Most importantly, those who requested rhinoplasty actually had rather normal or traditional features.
Rutgers New Jersey Medical School assistant professor in the Department of Otolaryngology, Boris Pashkover, specialized in facial plastic and reconstructive surgery. He reports that he has very recently understood that people often want to change their appearance in order to improve their social media persona. Yes, even to the point of plastic surgery. Most importantly, he says that those who did ask for plastic surgery would often show selfies as an example for what they do not like about their face.
This prompted Pashkover to investigate further and he now reports:
“Young adults are constantly taking selfies to post to social media and think those images are representative of how they really look, which can have an impact on their emotional state,” he said. “I want them to realize that when they take a selfie they are in essence looking into a portable funhouse mirror.”
Pashkover worked with Brittany Ward and Max Ward from Rutgers, as well as Ohad Fried, PhD, from Stanford University, on this research. The team has actually developed a mathematical model that utilizes various facial dimension data across genders, races, ages, and ethnicities (taken from the National Institute for Occupational Safety and Health).
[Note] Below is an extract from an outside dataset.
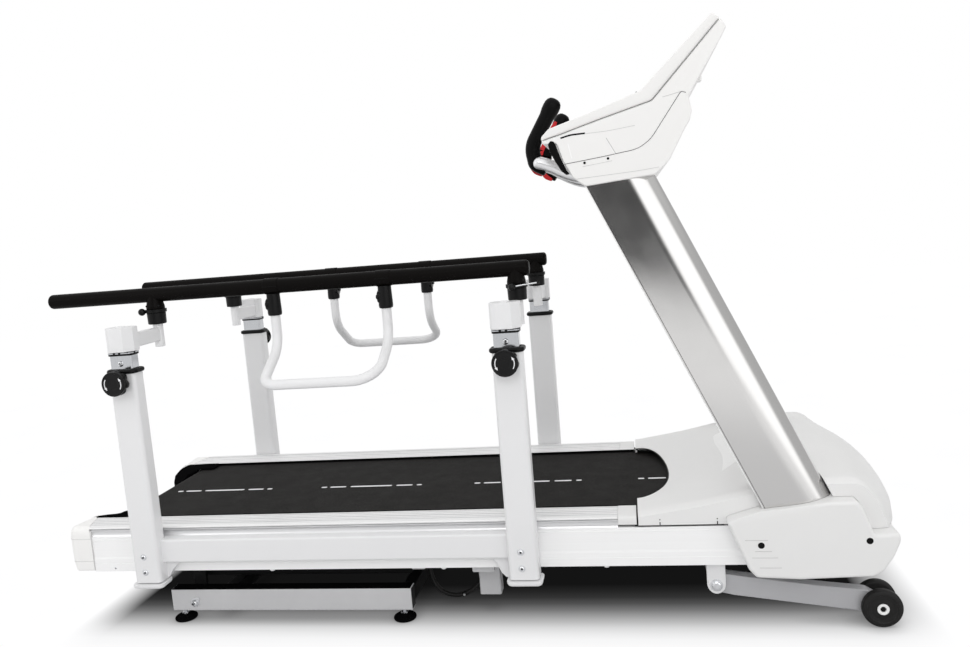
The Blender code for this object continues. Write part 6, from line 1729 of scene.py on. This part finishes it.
def make_lift():
    lb = "lift_arm_body"
    px, pz = X(ARM_PIVOT[0]), ARM_PIVOT[1]
    ax, az = X(ARM_AXLE[0]), ARM_AXLE[1]
    for side in (-1, 1):
        sn = side_name(side)
        pts = [(px - 0.020, pz - 0.010), (px - 0.006, pz - 0.024), (px + 0.045, pz - 0.036), (px + 0.360, pz - 0.080),
               (ax - 0.004, az - 0.018), (ax + 0.012, az - 0.014), (ax + 0.018, az), (ax + 0.012, az + 0.014),
               (ax - 0.030, az + 0.041), (px + 0.260, pz - 0.011), (px + 0.010, pz + 0.024), (px - 0.014, pz + 0.018)]
        pts = round_poly(pts, [0.010, 0.010, 0.05, 0.05, 0.008, 0.008, 0.010, 0.008, 0.02, 0.05, 0.010, 0.010], 4)
        put(pillow_prism("lift_bar_" + sn, pts, "y", side * 0.3160, side * 0.3500, 0.0028, "arm_grey", 3), lb, "grey_paint",
            "front_lift_arm")
        put(lathe("lift_pin_" + sn, [(0, 0.3450), (0.0080, 0.3450), (0.0080, 0.3590), (0, 0.3590)], (px, 0, pz),
                  "y" if side > 0 else "-y", 28, "zinc"), lb, "bare_steel", "front_lift_arm")
        # twin castor wheel: tyres, hub and bright ring
        wb = "wheel_%s_body" % sn
        wn = "wheel_" + sn
        axis = "y" if side > 0 else "-y"
        t1 = soft_profile([(0.0090, 0.3512), (0.0430, 0.3512), (0.0475, 0.3530), (0.0500, 0.3570), (0.0500, 0.3690),
                           (0.0475, 0.3732), (0.0430, 0.3752), (0.0370, 0.3755), (0.0350, 0.3735), (0.0270, 0.3715),
                           (0.0160, 0.3722), (0.0150, 0.3735), (0.0090, 0.3735)], 0.0016, 4)
        put(lathe("castor_outer_" + sn, t1 + [t1[0]], (ax, 0, az), axis, 64, "rubber"), wb, "black_rubber", wn)
        t2 = soft_profile([(0.0090, 0.2920), (0.0430, 0.2905), (0.0475, 0.2925), (0.0500, 0.2970), (0.0500, 0.3090),
                           (0.0475, 0.3135), (0.0430, 0.3150), (0.0090, 0.3150)], 0.0016, 4)
        put(lathe("castor_inner_" + sn, t2 + [t2[0]], (ax, 0, az), axis, 64, "rubber"), wb, "black_rubber", wn)
        put(lathe("castor_axle_" + sn, soft_profile([(0, 0.2930), (0.0088, 0.2930), (0.0088, 0.3700), (0, 0.3700)], 0.0006),
                  (ax, 0, az), axis, 32, "steel"), wb, "bare_steel", wn)
        hub = soft_profile([(0.0068, 0.3700), (0.0140, 0.3700), (0.0149, 0.3735), (0.0142, 0.3752), (0.0110, 0.3758),
                            (0.0078, 0.3745), (0.0068, 0.3715)], 0.0006, 3)
        put(lathe("castor_hub_" + sn, hub + [hub[0]], (ax, 0, az), axis, 40, "lightline"), wb, "bare_steel", wn)
        put(lathe("castor_bolt_" + sn, soft_profile([(0, 0.3690), (0.0066, 0.3690), (0.0066, 0.3728), (0.0050, 0.3740),
                                                    (0, 0.3742)], 0.0005), (ax, 0, az), axis, 6, "black", 20), wb,
            "bare_steel", wn)
    put(lathe("lift_shaft", soft_profile([(0, -0.3300), (0.0190, -0.3300), (0.0190, 0.3300), (0, 0.3300)], 0.001), (px, 0, pz),
              "y", 40, "grey"), lb, "grey_paint", "front_lift_arm")
    put(pillow_prism("lift_cross", round_rect(px + 0.185, pz - 0.034, 0.030, 0.028, 0.004, 4), "y", -0.322, 0.322, 0.001, "grey"),
        lb, "grey_paint", "front_lift_arm")
    lx, lz = -0.0239, 0.0658
    lev = round_poly([(px - 0.012, pz), (px + 0.012, pz), (px + lx + 0.0085, pz + lz + 0.003), (px + lx, pz + lz + 0.0085),
                      (px + lx - 0.0085, pz + lz)], 0.005)
    put(prism("lift_lever", lev, "y", -0.0050, 0.0050, "grey", 0.0010), lb, "grey_paint", "front_lift_arm")
    put(lathe("lift_lever_pin", [(0, -0.0140), (0.0050, -0.0140), (0.0050, 0.0140), (0, 0.0140)], (px + lx, 0, pz + lz), "y", 24,
              "zinc"), lb, "bare_steel", "front_lift_arm")


def make_cable():
    ys = -0.205
    a = [(X(1.052), ys, 0.1590), (X(1.050), ys, 0.1450), (X(1.046), ys, 0.1220), (X(1.047), ys - 0.004, 0.0960),
         (X(1.056), ys - 0.008, 0.0640), (X(1.073), ys - 0.010, 0.0400), (X(1.097), ys - 0.010, 0.0255),
         (X(1.125), ys - 0.010, 0.0215), (X(1.153), ys - 0.010, 0.0280), (X(1.181), ys - 0.010, 0.0450),
         (X(1.204), ys - 0.008, 0.0690), (X(1.219), ys - 0.004, 0.0970), (X(1.226), ys, 0.1230),
         (X(1.228), ys, 0.1350), (X(1.228), ys, 0.1495)]
    pts = [Vector(p) for p in a]
    out = []
    for i in range(len(pts) - 1):
        p0, p1, p2, p3 = pts[max(0, i - 1)], pts[i], pts[i + 1], pts[min(len(pts) - 1, i + 2)]
        for k in range(5):
            t = k / 5.0
            out.append(0.5 * ((2 * p1) + (p2 - p0) * t + (2 * p0 - 5 * p1 + 4 * p2 - p3) * t * t +
                              (3 * p1 - p0 - 3 * p2 + p3) * t ** 3))
    out.append(pts[-1])
    put(tube("control_lead", out, 0.0068, 20, "rubber"), ROOT, "black_rubber", "cable_loop")
    mid = min(range(len(out)), key=lambda i: (out[i] - Vector((X(1.146), -0.215, 0.026))).length)
    put(tube("lead_tie", [out[mid - 1], out[mid], out[mid] + (out[mid] - out[mid - 1])], 0.0078, 20, "black"), ROOT,
        "black_plastic")
    put(box("lead_tie_head", out[mid].x - 0.003, out[mid].x + 0.003, -0.2255, -0.2205, out[mid].z - 0.003, out[mid].z + 0.003,
            "keys", 0.0008), ROOT, "black_plastic")
    for i, p in ((0, pts[0]), (1, pts[-1])):
        d = (pts[1] - pts[0]).normalized() if i == 0 else (pts[-2] - pts[-1]).normalized()
        put(lathe("lead_gland_%d" % (i + 1), soft_profile([(0, -0.001), (0.0115, -0.001), (0.0115, 0.0050), (0.0092, 0.0110),
                                                         (0.0072, 0.0160), (0, 0.0160)], 0.001), p, d, 28, "black"), ROOT,
            "black_plastic")


make_frame()
make_belt()
make_side_rails()
make_rear_caps()
make_stands()
make_rail_side(-1)
make_rail_side(1)
make_uprights_and_covers()
make_hood()
make_console()
make_base()
make_lift()
make_cable()

# ------------------------------------------------------------------ floor and light
bm = bmesh.new()
n = 96
cen = bm.verts.new((0, 0, 0))
ring_rows = []
for r in (1.0, 2.0, 3.2, 5.0, 8.0, 12.0):
    ring_rows.append([bm.verts.new((r * math.cos(2 * math.pi * k / n), r * math.sin(2 * math.pi * k / n), 0.0)) for k in range(n)])
for k in range(n):
    bm.faces.new((cen, ring_rows[0][k], ring_rows[0][(k + 1) % n]))
for a, b in zip(ring_rows, ring_rows[1:]):
    for k in range(n):
        bm.faces.new((a[k], b[k], b[(k + 1) % n], a[(k + 1) % n]))
me = bpy.data.meshes.new("studio_floor")
bm.to_mesh(me)
bm.free()
floor = bpy.data.objects.new("studio_floor", me)
COL.objects.link(floor)
# painted shadow under the machine: shade against distance from the machine's middle line
FLOOR_PAINTED_SHADOW = ((0.0, 0.007), (0.10, 0.007), (0.15, 0.018), (0.19, 0.034), (0.23, 0.081), (0.27, 0.181), (0.306, 0.33),
              (0.343, 0.50), (0.375, 0.69), (0.41, 0.83), (0.44, 0.92), (0.48, 0.96), (0.56, 1.0))
fm = bpy.data.materials.new("floor_white")
fm.use_nodes = True
N, L = fm.node_tree.nodes, fm.node_tree.links
tc = N.new("ShaderNodeTexCoord").outputs["Object"]
ln = N.new("ShaderNodeVectorMath")
ln.operation = "LENGTH"
L.new(tc, ln.inputs[0])
fade = _range(N, L, ln.outputs["Value"], 2.4, 3.6, 0.0, 1.0)
nz = _noise(N, L, tc, 3.0, 3.0)
tone = _mix(N, L, nz, (0.715, 0.715, 0.72), (0.73, 0.73, 0.735))
dif = N.new("ShaderNodeBsdfDiffuse")
L.new(tone, dif.inputs["Color"])
em = N.new("ShaderNodeEmission")
em.inputs["Color"].default_value = (1.0, 1.0, 1.0, 1.0)
em.inputs["Strength"].default_value = 1.0
mx = N.new("ShaderNodeMixShader")
L.new(fade, mx.inputs[0])
L.new(dif.outputs["BSDF"], mx.inputs[1])
L.new(em.outputs["Emission"], mx.inputs[2])
# what the viewer sees: pale studio floor with a painted shadow, a soft dark band under the machine
sepf = N.new("ShaderNodeSeparateXYZ")
L.new(tc, sepf.inputs[0])
half = _math(N, L, "MULTIPLY", _math(N, L, "ABSOLUTE", sepf.outputs[1], 0.0), 1.0 / 0.60)
band = N.new("ShaderNodeValToRGB")
L.new(half, band.inputs[0])
fr = band.color_ramp
fr.interpolation = "LINEAR"
for i, (w_, v_) in enumerate(FLOOR_PAINTED_SHADOW):
    e_ = fr.elements[0] if i == 0 else (fr.elements[len(fr.elements) - 1] if i == len(FLOOR_PAINTED_SHADOW) - 1 else
                                        fr.elements.new(w_ / 0.60))
    e_.position = w_ / 0.60
    e_.color = (v_, v_, v_, 1.0)
# the painted shadow fades out past both ends of the machine
ends = _math(N, L, "MULTIPLY", _range(N, L, sepf.outputs[0], X(-0.02), X(0.10), 0.0, 1.0),
             _range(N, L, sepf.outputs[0], X(2.25), X(2.42), 1.0, 0.0))
under = _math(N, L, "MULTIPLY", _math(N, L, "SUBTRACT", 1.0, band.outputs[0]), ends)
# painted contact shade near the feet and wheels, from ambient occlusion
ao = N.new("ShaderNodeAmbientOcclusion")
ao.samples = 16
ao.inputs["Distance"].default_value = 0.06
painted_contact_shade = _range(N, L, ao.outputs["AO"], 0.25, 0.92, 0.45, 1.0)
shade = _math(N, L, "MULTIPLY", _math(N, L, "SUBTRACT", 1.0, under), painted_contact_shade)
seen_col = _mix(N, L, nz, (0.985, 0.985, 0.99), (1.02, 1.02, 1.025))
seen = N.new("ShaderNodeEmission")
L.new(seen_col, seen.inputs["Color"])
L.new(shade, seen.inputs["Strength"])
pick = N.new("ShaderNodeMixShader")
L.new(N.new("ShaderNodeLightPath").outputs["Is Camera Ray"], pick.inputs[0])
L.new(mx.outputs["Shader"], pick.inputs[1])
L.new(seen.outputs["Emission"], pick.inputs[2])
L.new(pick.outputs["Shader"], N["Material Output"].inputs["Surface"])
me.materials.append(fm)


def area(name, loc, target, size, size_y, power, color=(1.0, 1.0, 1.0)):
    ld = bpy.data.lights.new(name, "AREA")
    ld.shape = "RECTANGLE"
    ld.size, ld.size_y = size, size_y
    ld.energy = power
    ld.color = color
    ob = bpy.data.objects.new(name, ld)
    COL.objects.link(ob)
    ob.location = loc
    ob.rotation_mode = "QUATERNION"
    ob.rotation_quaternion = (Vector(loc) - Vector(target)).to_track_quat("Z", "Y")
    ob.visible_camera = False
    return ob


area("softbox_top", (0.1, -0.5, 3.4), (0.1, 0.0, 0.2), 4.0, 2.4, 8)
area("softbox_left", (-3.2, -2.9, 2.4), (-0.2, 0.0, 0.6), 1.8, 1.6, 10)
area("softbox_front", (0.6, -4.2, 3.0), (0.2, 0.0, 0.4), 3.0, 1.4, 24)

world = bpy.data.worlds.new("studio")
bpy.context.scene.world = world
world.use_nodes = True
N, L = world.node_tree.nodes, world.node_tree.links
bg = N["Background"]
tcw = N.new("ShaderNodeTexCoord").outputs["Generated"]
sep = N.new("ShaderNodeSeparateXYZ")
L.new(tcw, sep.inputs[0])
# a white studio: dim where the viewer stands, a bright panel to the right of that
flip = _math(N, L, "MULTIPLY", sep.outputs[1], -1.0)
turn = _math(N, L, "ARCTAN2", sep.outputs[0], flip)
around = _range(N, L, turn, -math.pi, math.pi, 0.0, 1.0)
ring_ = N.new("ShaderNodeValToRGB")
L.new(around, ring_.inputs[0])
cr = ring_.color_ramp
cr.interpolation = "LINEAR"
LEVELS = ((-180, 0.85), (-120, 0.85), (-60, 0.80), (-14, 0.80), (-8, 0.06), (11, 0.06), (18, 1.5), (58, 1.5), (70, 0.58),
          (110, 0.56), (150, 0.52), (168, 0.80), (180, 0.85))
cr.elements[0].position = 0.0
cr.elements[1].position = 1.0
for i, (az, v) in enumerate(LEVELS):
    if i == 0:
        e_ = cr.elements[0]
    elif i == len(LEVELS) - 1:
        e_ = cr.elements[len(cr.elements) - 1]
    else:
        e_ = cr.elements.new((az + 180.0) / 360.0)
    e_.color = (v / 2.0, v / 2.0, v / 2.0, 1.0)
band = _math(N, L, "MULTIPLY", ring_.outputs[0], 2.0)
rise = _range(N, L, sep.outputs[2], 0.35, 0.60, 0.0, 0.88)
keep = _range(N, L, sep.outputs[2], 0.35, 0.60, 1.0, 0.0)
level = _math(N, L, "ADD", _math(N, L, "MULTIPLY", band, keep), rise)
lp = N.new("ShaderNodeLightPath")
seen_w = _math(N, L, "MAXIMUM", _math(N, L, "MULTIPLY", level, _range(N, L, lp.outputs["Is Camera Ray"], 0.0, 1.0, 1.0, 0.0)),
               lp.outputs["Is Camera Ray"])
L.new(seen_w, bg.inputs["Strength"])
bg.inputs["Color"].default_value = (1.0, 1.0, 1.0, 1.0)

vs = bpy.context.scene.view_settings
vs.view_transform = "Standard"
vs.look = "None"
vs.exposure = 0.0
vs.gamma = 1.0

for ob in list(COL.objects):
    if ob.type == "MESH" and ob.data is not None and ob is not floor and not ob.name.startswith(("deck_board", "front_roller",
                                                                                                  "rear_roller")):
        if ob.users_collection and any(s.material for s in ob.material_slots) and ob.name not in NODES:
            wn = ob.modifiers.new("shading", "WEIGHTED_NORMAL")
            wn.mode = "FACE_AREA"
            wn.weight = 50
            wn.keep_sharp = True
This model helped the team to figure out how much distortion in your nose can actually occur depending upon its difference from the camera lens.
For example, at a distance of at least 5 ft from your face, your nose is typically at the same angle from the camera as the rest of your face. This means there is no disproportionate enlargement of your nose. Bring the camera any closer, however—lets say, to one foot from your face—and your nose size can appear up to 30 percent larger.
Of course, in the grand scheme of things, none of this really matters, but in a world—at a time—when your image is everywhere, making a good first impression has never been more important.